What needs to be done
Start at the line containing "dims = make_dimensions(doc)" and stop at the line containing "obj.parent = empty"; copy those lines exactly, both ends included, and no others.

— Start Stored data —

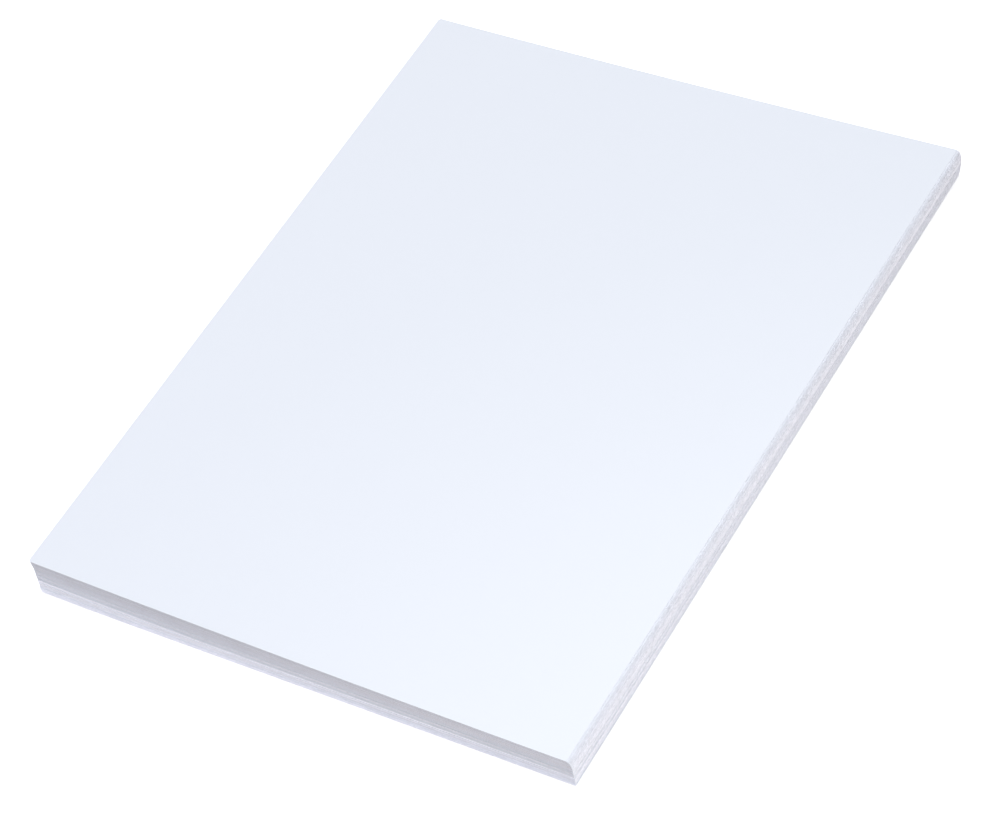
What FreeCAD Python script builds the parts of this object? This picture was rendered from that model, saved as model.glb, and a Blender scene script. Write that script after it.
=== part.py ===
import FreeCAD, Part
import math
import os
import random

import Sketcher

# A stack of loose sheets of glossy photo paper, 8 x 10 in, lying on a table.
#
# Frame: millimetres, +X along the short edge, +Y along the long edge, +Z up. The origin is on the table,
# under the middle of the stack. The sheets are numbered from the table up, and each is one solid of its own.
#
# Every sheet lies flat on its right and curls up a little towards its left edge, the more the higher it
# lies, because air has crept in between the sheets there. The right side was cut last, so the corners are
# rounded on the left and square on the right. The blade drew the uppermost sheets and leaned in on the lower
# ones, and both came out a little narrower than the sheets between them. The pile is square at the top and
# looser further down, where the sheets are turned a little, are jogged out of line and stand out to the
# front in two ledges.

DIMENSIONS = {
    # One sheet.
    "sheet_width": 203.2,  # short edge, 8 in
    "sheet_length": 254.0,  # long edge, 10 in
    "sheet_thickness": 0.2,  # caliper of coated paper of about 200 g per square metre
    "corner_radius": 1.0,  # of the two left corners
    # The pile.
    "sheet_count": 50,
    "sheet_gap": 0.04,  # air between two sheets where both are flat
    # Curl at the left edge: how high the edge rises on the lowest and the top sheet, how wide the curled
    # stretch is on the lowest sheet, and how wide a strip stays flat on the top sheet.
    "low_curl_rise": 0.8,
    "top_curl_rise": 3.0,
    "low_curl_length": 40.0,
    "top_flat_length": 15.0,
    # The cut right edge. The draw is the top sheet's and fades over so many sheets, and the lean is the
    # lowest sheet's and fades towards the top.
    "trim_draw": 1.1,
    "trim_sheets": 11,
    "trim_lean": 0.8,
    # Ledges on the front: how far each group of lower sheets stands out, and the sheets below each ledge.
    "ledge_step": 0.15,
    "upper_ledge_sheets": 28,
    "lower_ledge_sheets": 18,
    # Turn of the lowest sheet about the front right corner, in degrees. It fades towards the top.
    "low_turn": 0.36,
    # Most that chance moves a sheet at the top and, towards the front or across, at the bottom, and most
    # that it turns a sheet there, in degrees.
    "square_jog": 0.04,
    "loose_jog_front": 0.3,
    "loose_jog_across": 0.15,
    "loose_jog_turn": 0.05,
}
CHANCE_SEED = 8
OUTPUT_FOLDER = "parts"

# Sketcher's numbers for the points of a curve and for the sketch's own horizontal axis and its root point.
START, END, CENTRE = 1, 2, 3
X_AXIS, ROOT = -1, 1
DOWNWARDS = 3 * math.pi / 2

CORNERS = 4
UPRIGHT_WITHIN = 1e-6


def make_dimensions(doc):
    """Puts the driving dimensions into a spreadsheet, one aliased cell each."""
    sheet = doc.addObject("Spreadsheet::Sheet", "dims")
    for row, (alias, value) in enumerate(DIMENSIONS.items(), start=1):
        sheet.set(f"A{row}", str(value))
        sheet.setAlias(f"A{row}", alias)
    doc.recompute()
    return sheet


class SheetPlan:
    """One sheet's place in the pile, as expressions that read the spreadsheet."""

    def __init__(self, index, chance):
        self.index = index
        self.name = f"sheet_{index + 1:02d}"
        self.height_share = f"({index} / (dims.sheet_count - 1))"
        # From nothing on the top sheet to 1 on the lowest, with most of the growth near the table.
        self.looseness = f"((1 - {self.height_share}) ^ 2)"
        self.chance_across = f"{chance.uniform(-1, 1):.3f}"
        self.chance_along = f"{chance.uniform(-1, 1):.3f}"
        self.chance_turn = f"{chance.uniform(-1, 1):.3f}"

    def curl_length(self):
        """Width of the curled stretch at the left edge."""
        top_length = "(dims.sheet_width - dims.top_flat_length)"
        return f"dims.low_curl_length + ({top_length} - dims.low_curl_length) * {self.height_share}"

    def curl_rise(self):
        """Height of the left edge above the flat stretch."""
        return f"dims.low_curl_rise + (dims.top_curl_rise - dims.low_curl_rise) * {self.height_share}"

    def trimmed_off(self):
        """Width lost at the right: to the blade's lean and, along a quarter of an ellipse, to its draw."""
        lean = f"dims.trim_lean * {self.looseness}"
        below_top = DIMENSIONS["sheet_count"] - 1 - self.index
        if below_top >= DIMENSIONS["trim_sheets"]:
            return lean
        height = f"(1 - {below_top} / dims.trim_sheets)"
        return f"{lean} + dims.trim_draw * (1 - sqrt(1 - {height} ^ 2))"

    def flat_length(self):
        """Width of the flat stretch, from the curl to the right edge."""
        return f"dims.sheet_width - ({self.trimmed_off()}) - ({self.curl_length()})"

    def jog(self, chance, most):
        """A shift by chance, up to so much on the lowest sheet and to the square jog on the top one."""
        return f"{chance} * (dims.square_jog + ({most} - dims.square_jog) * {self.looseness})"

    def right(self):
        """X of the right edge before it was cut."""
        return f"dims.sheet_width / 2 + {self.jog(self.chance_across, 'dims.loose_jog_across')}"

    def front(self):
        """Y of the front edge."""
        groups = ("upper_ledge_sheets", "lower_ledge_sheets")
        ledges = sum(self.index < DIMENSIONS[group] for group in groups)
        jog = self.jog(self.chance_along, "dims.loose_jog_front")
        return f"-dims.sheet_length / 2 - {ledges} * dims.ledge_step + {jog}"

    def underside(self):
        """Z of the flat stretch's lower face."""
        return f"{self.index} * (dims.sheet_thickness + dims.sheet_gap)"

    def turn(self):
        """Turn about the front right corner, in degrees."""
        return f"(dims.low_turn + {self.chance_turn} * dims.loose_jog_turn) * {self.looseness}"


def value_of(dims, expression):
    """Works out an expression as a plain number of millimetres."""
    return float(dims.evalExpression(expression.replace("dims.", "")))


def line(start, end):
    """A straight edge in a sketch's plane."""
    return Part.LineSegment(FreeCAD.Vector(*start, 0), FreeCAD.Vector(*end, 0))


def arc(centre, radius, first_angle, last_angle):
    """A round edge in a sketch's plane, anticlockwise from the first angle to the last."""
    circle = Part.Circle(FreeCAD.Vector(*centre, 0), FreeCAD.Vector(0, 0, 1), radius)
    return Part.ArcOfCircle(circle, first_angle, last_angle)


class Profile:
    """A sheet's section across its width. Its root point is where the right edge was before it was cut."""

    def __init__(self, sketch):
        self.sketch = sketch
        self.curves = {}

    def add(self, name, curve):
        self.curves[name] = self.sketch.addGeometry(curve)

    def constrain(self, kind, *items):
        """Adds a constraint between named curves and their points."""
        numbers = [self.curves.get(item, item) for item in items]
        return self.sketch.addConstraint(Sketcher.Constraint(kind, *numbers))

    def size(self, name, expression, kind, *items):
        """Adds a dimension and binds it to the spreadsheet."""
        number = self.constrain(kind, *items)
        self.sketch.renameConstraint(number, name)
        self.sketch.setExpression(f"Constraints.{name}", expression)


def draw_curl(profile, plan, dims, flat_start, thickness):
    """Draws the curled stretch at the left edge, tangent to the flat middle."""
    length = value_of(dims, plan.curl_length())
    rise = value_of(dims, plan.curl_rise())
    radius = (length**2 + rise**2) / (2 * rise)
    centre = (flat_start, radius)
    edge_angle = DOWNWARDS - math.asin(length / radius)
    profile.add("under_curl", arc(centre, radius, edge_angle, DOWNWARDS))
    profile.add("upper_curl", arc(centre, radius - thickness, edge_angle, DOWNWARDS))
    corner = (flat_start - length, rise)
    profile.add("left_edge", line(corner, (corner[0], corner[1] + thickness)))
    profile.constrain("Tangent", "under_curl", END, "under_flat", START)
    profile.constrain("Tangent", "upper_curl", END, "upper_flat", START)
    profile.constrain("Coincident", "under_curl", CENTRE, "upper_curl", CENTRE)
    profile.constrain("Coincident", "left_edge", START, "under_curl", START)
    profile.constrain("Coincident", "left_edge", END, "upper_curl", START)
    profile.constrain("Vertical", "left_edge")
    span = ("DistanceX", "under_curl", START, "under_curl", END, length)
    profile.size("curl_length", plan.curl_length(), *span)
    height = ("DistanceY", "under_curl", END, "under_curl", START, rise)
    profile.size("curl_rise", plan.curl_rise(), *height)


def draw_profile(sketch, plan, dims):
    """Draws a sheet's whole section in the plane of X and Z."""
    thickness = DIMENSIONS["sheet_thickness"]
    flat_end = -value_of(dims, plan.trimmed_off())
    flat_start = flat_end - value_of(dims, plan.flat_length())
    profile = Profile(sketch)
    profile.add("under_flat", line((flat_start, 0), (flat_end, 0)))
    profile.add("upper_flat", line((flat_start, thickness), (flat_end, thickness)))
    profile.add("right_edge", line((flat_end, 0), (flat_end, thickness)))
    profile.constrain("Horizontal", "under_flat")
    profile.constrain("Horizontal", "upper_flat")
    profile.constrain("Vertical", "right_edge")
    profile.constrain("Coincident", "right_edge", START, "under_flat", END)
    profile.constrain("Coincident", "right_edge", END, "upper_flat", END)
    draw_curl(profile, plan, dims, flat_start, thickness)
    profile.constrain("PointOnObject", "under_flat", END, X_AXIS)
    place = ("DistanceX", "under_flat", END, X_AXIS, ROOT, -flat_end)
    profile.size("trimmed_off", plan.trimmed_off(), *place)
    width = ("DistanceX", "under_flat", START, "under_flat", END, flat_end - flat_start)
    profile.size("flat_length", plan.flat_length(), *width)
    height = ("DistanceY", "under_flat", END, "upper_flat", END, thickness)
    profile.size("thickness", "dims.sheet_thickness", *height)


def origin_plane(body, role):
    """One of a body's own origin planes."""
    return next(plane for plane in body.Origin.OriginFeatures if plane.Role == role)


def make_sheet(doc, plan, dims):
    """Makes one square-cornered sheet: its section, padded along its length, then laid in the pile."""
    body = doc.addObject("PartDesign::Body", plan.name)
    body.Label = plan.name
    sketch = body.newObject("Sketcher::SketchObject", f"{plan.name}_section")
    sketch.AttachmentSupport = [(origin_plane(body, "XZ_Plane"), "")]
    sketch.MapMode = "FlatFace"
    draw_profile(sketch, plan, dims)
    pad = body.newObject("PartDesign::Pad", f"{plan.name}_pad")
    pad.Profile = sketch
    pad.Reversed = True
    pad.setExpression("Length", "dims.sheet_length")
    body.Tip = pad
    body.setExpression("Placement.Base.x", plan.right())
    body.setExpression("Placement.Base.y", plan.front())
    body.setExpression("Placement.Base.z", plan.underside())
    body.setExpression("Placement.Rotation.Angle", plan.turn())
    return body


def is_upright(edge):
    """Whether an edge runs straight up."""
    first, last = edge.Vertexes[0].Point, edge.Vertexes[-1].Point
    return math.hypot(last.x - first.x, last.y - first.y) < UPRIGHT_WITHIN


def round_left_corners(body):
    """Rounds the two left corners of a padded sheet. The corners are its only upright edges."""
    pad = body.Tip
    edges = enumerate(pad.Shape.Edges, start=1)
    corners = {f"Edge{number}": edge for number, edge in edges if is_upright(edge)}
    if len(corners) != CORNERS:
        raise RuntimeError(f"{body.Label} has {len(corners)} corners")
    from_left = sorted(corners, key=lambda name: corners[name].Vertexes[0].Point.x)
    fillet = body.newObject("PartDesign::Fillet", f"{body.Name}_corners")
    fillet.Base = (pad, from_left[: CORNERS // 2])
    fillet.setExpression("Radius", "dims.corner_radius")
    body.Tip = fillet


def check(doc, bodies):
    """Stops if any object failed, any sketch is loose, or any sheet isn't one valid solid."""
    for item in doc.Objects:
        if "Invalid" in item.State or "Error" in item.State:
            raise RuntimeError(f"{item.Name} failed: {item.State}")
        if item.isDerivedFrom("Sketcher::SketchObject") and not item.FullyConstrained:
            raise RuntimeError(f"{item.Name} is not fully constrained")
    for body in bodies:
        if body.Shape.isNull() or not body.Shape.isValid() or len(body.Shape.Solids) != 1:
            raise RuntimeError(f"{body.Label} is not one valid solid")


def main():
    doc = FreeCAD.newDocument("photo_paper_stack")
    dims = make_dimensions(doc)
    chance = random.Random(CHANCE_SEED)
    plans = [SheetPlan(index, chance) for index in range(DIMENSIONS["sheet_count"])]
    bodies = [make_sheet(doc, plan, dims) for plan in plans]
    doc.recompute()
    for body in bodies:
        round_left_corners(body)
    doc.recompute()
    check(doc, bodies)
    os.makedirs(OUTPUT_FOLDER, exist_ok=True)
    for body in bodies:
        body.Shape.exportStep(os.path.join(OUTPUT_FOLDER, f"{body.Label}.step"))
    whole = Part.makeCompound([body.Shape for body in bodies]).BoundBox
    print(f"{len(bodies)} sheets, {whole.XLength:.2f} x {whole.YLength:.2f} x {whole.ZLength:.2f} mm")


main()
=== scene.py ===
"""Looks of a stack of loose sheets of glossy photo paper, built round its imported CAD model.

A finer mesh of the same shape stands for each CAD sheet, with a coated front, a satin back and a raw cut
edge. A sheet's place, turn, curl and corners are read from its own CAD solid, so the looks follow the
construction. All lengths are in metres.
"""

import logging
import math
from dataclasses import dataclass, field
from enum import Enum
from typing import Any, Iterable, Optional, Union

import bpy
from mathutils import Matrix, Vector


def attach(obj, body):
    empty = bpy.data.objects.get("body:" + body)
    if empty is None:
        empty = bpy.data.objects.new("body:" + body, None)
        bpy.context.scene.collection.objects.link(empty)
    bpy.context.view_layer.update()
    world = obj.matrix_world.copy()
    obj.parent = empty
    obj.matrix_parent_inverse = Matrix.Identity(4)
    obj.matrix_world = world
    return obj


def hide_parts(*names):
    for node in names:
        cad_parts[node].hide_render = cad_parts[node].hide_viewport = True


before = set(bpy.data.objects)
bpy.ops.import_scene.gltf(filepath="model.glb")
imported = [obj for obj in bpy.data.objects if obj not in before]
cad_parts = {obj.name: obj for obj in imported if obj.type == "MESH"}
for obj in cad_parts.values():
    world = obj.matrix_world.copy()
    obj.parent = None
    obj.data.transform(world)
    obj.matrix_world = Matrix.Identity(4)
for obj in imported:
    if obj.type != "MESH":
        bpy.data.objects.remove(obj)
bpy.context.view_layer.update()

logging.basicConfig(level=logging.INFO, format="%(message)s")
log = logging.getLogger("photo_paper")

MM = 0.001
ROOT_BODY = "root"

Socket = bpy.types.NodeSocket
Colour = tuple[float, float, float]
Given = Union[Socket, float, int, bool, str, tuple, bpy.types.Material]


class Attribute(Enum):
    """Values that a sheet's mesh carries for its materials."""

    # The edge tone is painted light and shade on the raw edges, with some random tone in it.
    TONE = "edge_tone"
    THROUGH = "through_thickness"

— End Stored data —

Answer
    dims = make_dimensions(doc)
    chance = random.Random(CHANCE_SEED)
    plans = [SheetPlan(index, chance) for index in range(DIMENSIONS["sheet_count"])]
    bodies = [make_sheet(doc, plan, dims) for plan in plans]
    doc.recompute()
    for body in bodies:
        round_left_corners(body)
    doc.recompute()
    check(doc, bodies)
    os.makedirs(OUTPUT_FOLDER, exist_ok=True)
    for body in bodies:
        body.Shape.exportStep(os.path.join(OUTPUT_FOLDER, f"{body.Label}.step"))
    whole = Part.makeCompound([body.Shape for body in bodies]).BoundBox
    print(f"{len(bodies)} sheets, {whole.XLength:.2f} x {whole.YLength:.2f} x {whole.ZLength:.2f} mm")


main()
=== scene.py ===
"""Looks of a stack of loose sheets of glossy photo paper, built round its imported CAD model.

A finer mesh of the same shape stands for each CAD sheet, with a coated front, a satin back and a raw cut
edge. A sheet's place, turn, curl and corners are read from its own CAD solid, so the looks follow the
construction. All lengths are in metres.
"""

import logging
import math
from dataclasses import dataclass, field
from enum import Enum
from typing import Any, Iterable, Optional, Union

import bpy
from mathutils import Matrix, Vector


def attach(obj, body):
    empty = bpy.data.objects.get("body:" + body)
    if empty is None:
        empty = bpy.data.objects.new("body:" + body, None)
        bpy.context.scene.collection.objects.link(empty)
    bpy.context.view_layer.update()
    world = obj.matrix_world.copy()
    obj.parent = empty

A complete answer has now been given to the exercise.